At one point, in his typically self-righteous way, Galileo said that the Church should stick with helping people get to Heaven rather than explaining how the heavens worked.
“Galileo was correct but not tactful,” said Flinn, a former Franciscan seminarian.
“The magisterium gets very, very sensitive about laypeople interpreting Scripture. This is what got the hackles up of the magisterium,” he said.
Church criticism of Galileo’s views arose from time to time. In December 1614, Dominican Father Tommasso Caccini of Florence criticised Galileo’s conclusions in a sermon. Although the priest’s superior sent Galileo a written apology and the priest was deposed by the Roman Inquisition, the criticism put the scientist on notice that he was rankling some clergy.  Fifteen months later a papal commission issued an edict against the Copernican theory. Afterward, Cardinal Robert Bellarmine delivered the equivalent of a modern day cease and desist order to Galileo to stop talking about heliocentricity.
It was 16 years before Galileo heard from Church authorities again. Under Pope Urban VIII, elected in 1623, the church was more open to the Copernican model. Galileo, who greeted Pope Urban after his election, continued to explore the night sky and report his discoveries.
However, it was his “Dialogue Concerning the Two Chief World Systems” – published in 1632 after more than five years of development – that led the Church to act.
In the book, Galileo put two proponents of Copernican theory in a discussion against a supporter of the traditional earth-centred universe. The discussion did not present the supporter of the traditional theory in a very positive light.
Six months after publication, the Inquisition banned further printing of the book. A month later Galileo was summoned to Rome.
Galileo arrived in February 1633 and underwent questioning from the Inquisition for four months. Although he appealed to his inquisitors to allow his work to continue being disseminated, Galileo eventually agreed to recant his views in order to receive a lenient sentence.
Found guilty of heresy, he was placed under house arrest in his villa in Arcetri, near Florence.
In 1637, Galileo became blind, the result of years of solar observations. He died at his villa on January 6, 1642, at the age of 77.
It would be another century before the Copernican theory was proven. It took 350 years for the Church to reverse itself in Galileo’s case. In October 1992, Pope John Paul II formally acknowledged that the Church erred when it condemned Galileo.
In honour of the 400th anniversary of Galileo’s first use of the telescope to view night-sky objects, the astronomical community has organised events around the world to celebrate the International Year of Astronomy 2009. The Vatican has joined in the observance by sponsoring symposiums and programs exploring advances in astronomy.
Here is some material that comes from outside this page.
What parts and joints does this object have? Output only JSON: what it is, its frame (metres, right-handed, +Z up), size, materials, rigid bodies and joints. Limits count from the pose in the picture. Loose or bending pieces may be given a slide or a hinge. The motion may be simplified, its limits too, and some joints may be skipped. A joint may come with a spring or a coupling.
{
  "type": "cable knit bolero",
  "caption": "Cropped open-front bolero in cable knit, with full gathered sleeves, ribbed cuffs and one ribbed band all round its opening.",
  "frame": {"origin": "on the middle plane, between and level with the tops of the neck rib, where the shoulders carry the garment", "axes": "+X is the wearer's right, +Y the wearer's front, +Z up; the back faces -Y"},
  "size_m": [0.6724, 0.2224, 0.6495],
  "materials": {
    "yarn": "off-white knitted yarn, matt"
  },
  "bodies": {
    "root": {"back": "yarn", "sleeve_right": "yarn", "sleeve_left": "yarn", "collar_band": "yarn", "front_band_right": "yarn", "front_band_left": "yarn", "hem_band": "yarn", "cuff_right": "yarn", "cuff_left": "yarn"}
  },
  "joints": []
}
In October, an exhibit of historical astronomical instruments opens at the Vatican Museums. In November the Pontifical Academy of Sciences is participating in a study week on astrobiology in a program looking at life in the universe and the search for extraterrestrial life. Meanwhile, the staff of the 118-year-old Vatican Observatory continues to conduct research at the frontiers of astronomy.
In addition to a facility at Castel Gandolfo, the Vatican Observatory Research Group, hosted by the University of Arizona, studies deep-sky objects with the modern Vatican Advanced Technology Telescope on Mount Graham in southern Arizona.
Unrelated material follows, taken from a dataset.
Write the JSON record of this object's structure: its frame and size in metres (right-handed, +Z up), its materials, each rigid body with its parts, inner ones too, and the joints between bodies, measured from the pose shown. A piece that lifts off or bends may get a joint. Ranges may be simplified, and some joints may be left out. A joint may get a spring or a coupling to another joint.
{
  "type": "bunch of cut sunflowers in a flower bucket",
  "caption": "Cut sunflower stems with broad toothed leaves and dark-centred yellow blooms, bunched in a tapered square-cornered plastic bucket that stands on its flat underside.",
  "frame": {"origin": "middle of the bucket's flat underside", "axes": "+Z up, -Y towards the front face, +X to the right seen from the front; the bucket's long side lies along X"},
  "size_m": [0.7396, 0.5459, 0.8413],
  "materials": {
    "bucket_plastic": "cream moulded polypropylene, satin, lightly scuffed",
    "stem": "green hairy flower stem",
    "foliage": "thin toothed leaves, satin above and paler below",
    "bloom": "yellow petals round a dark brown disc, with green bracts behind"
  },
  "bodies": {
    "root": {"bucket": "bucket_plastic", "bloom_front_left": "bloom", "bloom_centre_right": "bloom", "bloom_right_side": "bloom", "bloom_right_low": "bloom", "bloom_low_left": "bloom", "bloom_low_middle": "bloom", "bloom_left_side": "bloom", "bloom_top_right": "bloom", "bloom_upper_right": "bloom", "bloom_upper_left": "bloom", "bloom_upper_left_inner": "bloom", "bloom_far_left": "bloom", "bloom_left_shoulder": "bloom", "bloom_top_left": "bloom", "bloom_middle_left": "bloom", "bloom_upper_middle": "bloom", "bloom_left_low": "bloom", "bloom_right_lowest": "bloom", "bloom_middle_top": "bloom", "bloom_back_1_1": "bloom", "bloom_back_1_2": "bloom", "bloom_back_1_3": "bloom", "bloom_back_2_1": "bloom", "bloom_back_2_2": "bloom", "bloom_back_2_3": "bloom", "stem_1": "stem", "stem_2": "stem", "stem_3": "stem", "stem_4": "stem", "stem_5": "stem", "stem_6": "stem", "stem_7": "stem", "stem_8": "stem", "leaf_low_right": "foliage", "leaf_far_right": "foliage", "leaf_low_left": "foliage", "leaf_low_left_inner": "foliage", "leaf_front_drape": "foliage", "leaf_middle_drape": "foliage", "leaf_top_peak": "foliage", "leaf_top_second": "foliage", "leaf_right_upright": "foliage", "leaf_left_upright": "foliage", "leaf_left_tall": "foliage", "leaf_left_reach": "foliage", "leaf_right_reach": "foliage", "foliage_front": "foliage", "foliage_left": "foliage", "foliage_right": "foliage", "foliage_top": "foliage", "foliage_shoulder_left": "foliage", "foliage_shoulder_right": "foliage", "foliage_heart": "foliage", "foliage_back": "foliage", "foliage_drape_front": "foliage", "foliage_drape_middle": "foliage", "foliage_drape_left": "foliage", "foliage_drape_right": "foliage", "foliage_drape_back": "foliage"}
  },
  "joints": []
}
For scientists such as Brother Consolmagno, Williger and Karen Lewis, visiting professor in physics and astronomy at Dickinson College in Carlisle, Pennsylvania, the astonishing astronomical discoveries that began with Galileo and continue today with far more complicated instruments show God’s magnificence. Each new discovery poses no conflict with the trio’s Catholic faith.
“I look out there at the universe and even though I understand how it can all work together, it’s still mind-boggling that it works,” Lewis said.
Lewis and her colleagues know there remains much more to learn about the universe.
“Part of me feels like it wouldn’t be any fun if we understood everything,” she said. “It’s interesting to think God gave us this awesome puzzle to figure out.”